- Collected material:
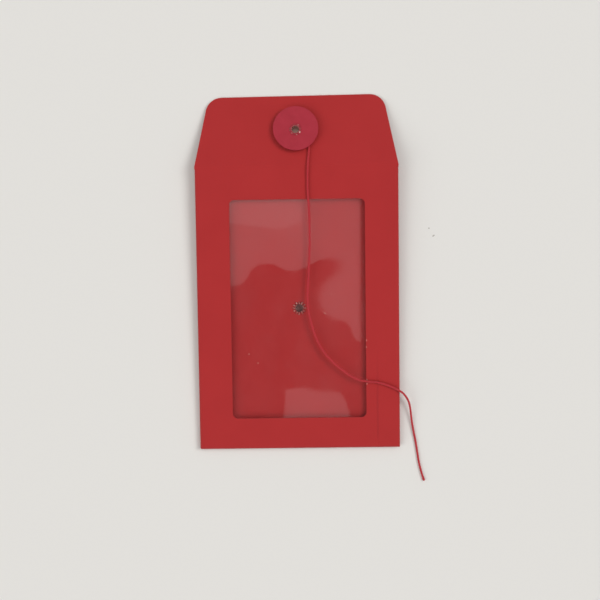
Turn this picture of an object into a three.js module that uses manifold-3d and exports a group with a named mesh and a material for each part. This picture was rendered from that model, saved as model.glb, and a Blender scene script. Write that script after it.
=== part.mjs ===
// Window envelope: a card pocket about the size of a C7 envelope, with a film window in its front
// and a string-and-washer tie. The flap is open and lies in line with the front. Millimetres, +Z up.
// The pocket leans on its bottom edge and the flap's edge comes down to the table again.
import * as THREE from "three";
import { mergeVertices } from "three/addons/utils/BufferGeometryUtils.js";
import Module from "manifold-3d";

// Card and pocket
const CARD = 0.35;
const BODY_WIDTH = 81;
const BODY_HEIGHT = 114;
const POCKET_GAP = 1.8;
const POCKET = POCKET_GAP + 2 * CARD;
const MOUTH_SETBACK = 1;
const MOUTH = BODY_HEIGHT - MOUTH_SETBACK;
const FOLD_CORNER_RADIUS = 0.8;
const BOTTOM_TAB = 12;
const BOTTOM_TAB_INSET = 3.5;

// Flap, measured from its fold
const FLAP_DEPTH = 28.5;
const FLAP_SKEW = 0.011;
const FLAP_TAPER = 0.2;
const FLAP_CORNER_RADIUS = 6.5;
const CREASE_RADIUS = 1.2;

// Window and the film behind it
const WINDOW_WIDTH = 54;
const WINDOW_HEIGHT = 88;
const WINDOW_BOTTOM = 12.6;
const WINDOW_CORNER_RADIUS = 2.2;
const FILM = 0.12;
const FILM_OVERLAP = 3.5;
const FILM_CORNER_RADIUS = 1.5;
const GLUE_LINE = 0.05;

// The side tab fills the front's margin up to a strip that it leaves clear beside the film
const TAB_CLEARANCE = 1;
const SIDE_TAB = (BODY_WIDTH - WINDOW_WIDTH) / 2 - FILM_OVERLAP - TAB_CLEARANCE;
const SIDE_TAB_END = 2.5;

// String
const STRING = 0.9;
const STRING_CLEARANCE = 0.2;
const STRING_SIDES = 8;
const STRING_STEPS = 80;
const STRING_HEIGHT = STRING_CLEARANCE + STRING / 2;
const STRING_ON_TABLE = STRING / 2 + 0.05;

// Washers and eyelets
const WASHER_RADIUS = 9;
const WASHER = 0.9;
const WASHER_EDGE = 0.12;
const WASHER_OFF_CENTRE = new THREE.Vector2(0.1, 0.6);
const FLAP_WASHER_GAP = STRING + 2 * STRING_CLEARANCE;
const POCKET_WASHER_GAP = 0.3;
const BORE_RADIUS = 1.45;
const EYELET_WALL = 0.24;
const BARREL_RADIUS = BORE_RADIUS + EYELET_WALL;
const EYELET_CLEARANCE = 0.15;
const PUNCHED_RADIUS = BARREL_RADIUS + EYELET_CLEARANCE;
const FLANGE_RADIUS = 2.35;
const FLANGE_HEIGHT = 0.34;
const PETALS = 12;
const PETAL_REACH = 2.75;
const PETAL_WIDTH = 0.5;
const PETAL_HEIGHT = 0.5;
const FLAP_EYELET = new THREE.Vector2(-0.2, 14);
const POCKET_EYELET = new THREE.Vector2(0.4, BODY_HEIGHT / 2);

// Rest pose: how far the fold stands above the table, and the slopes that follow from it
const FOLD_RISE = 3.2;
const LEAN = Math.asin(FOLD_RISE / BODY_HEIGHT);
const FLAP_REACH = FLAP_DEPTH + FLAP_SKEW * (BODY_WIDTH / 2 - FLAP_TAPER * FLAP_DEPTH);
const FLAP_SLOPE = Math.asin((FOLD_RISE + POCKET) / FLAP_REACH);
const FOLD_ANGLE = LEAN + FLAP_SLOPE;

const wasm = await Module();
wasm.setup();

/** A closed three.js geometry as a manifold solid. */
function solidOf(geometry) {
  const bare = geometry.clone();
  bare.deleteAttribute("normal");
  bare.deleteAttribute("uv");
  const welded = mergeVertices(bare, 1e-4);
  return new wasm.Manifold(
    new wasm.Mesh({
      numProp: 3,
      vertProperties: Float32Array.from(welded.attributes.position.array),
      triVerts: Uint32Array.from(welded.index.array),
    }),
  );
}

/** A manifold solid as a flat-shaded three.js geometry. */
function geometryOf(solid) {
  const mesh = solid.getMesh();
  const geometry = new THREE.BufferGeometry();
  geometry.setAttribute("position", new THREE.BufferAttribute(mesh.vertProperties, 3));
  geometry.setIndex(new THREE.BufferAttribute(mesh.triVerts, 1));
  const flat = geometry.toNonIndexed();
  flat.computeVertexNormals();
  return flat;
}

const join = (...geometries) => geometryOf(wasm.Manifold.union(geometries.map(solidOf)));
const common = (...geometries) => geometryOf(wasm.Manifold.intersection(geometries.map(solidOf)));
const cut = (geometry, ...tools) =>
  geometryOf(wasm.Manifold.difference([geometry, ...tools].map(solidOf)));

/** A polygon whose corners are rounded by tangent arcs: corners is a list of [x, y, radius]. */
function roundedOutline(corners, Kind = THREE.Shape) {
  const outline = new Kind();
  corners.forEach(([x, y, radius], i) => {
    const corner = new THREE.Vector2(x, y);
    const before = new THREE.Vector2(...corners.at(i - 1)).sub(corner).normalize();
    const after = new THREE.Vector2(...corners[(i + 1) % corners.length]).sub(corner).normalize();
    const half = Math.acos(before.dot(after)) / 2;
    const start = corner.clone().addScaledVector(before, radius / Math.tan(half));
    if (i === 0) outline.moveTo(start.x, start.y);
    else outline.lineTo(start.x, start.y);
    if (radius === 0) return;
    const end = corner.clone().addScaledVector(after, radius / Math.tan(half));
    const middle = before.clone().add(after).setLength(radius / Math.sin(half)).add(corner);
    const from = start.sub(middle).angle();
    const to = end.sub(middle).angle();
    outline.absarc(middle.x, middle.y, radius, from, to, before.cross(after) > 0);
  });
  outline.closePath();
  return outline;
}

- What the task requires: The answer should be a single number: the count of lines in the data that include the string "part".

- Answer below: 2